Here the variables are: \(\overline {E}\), electric field; \(\overline {B}\), magnetic field; \(\overline {J}\), current density; \(\rho\), charge density; \(\mathcal {E} _ {0}\), electrical permittivity; \(\mu _ {0}\), magnetic permittivity. We are interested in describing \(\overline {E}\) and \(\overline {B}\) in terms of a vector and scalar potential, \(\overline {A}\) and \(\varphi\).

Next, let’s review some basic properties of vectors and scalars. Generally, vector field \(\overline {F}\) assigns a vector to each point in space. The divergence of the field

\[\overline {\nabla} \cdot \overline {F} = \dfrac {\partial F _ {x}} {\partial x} + \dfrac {\partial F _ {y}} {\partial y} + \dfrac {\partial F _ {z}} {\partial z} \label{6.82}\]

is a scalar. For a scalar field \(\phi\), the gradient

\[\nabla \phi = \dfrac {\partial \phi} {\partial x} \hat {x} + \dfrac {\partial \phi} {\partial y} \hat {y} + \dfrac {\partial \phi} {\partial z} \hat {z} \label{6.83}\]

is a vector for the rate of change at one point in space. Here

\[\hat {x}^{2} + \hat {y}^{2} + \hat {z}^{2} = \hat {r}^{2}\]

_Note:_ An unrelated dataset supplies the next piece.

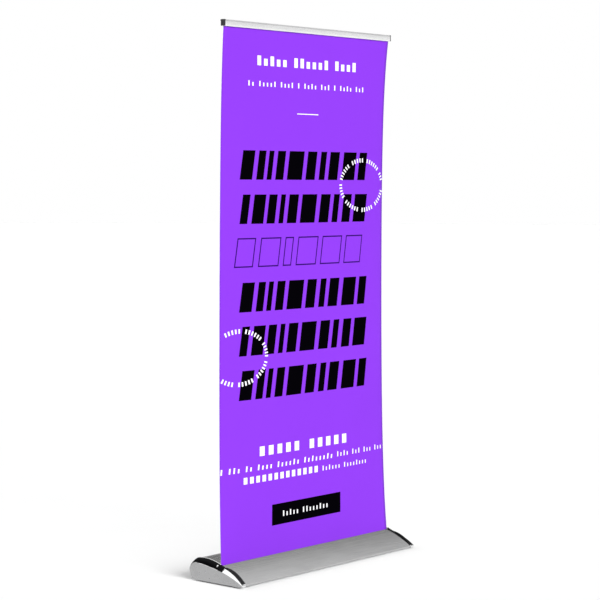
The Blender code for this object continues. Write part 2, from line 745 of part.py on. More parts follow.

are unit vectors. Also, the curl

\[\overline {\nabla} \times \overline {F} = \left| \begin{array} {l l l} {\hat {x}} & {\hat {y}} & {\hat {z}} \\ {\dfrac {\partial} {\partial x}} & {\dfrac {\partial} {\partial y}} & {\dfrac {\partial} {\partial z}} \\ {F _ {x}} & {F _ {y}} & {F _ {z}} \end{array} \right|\]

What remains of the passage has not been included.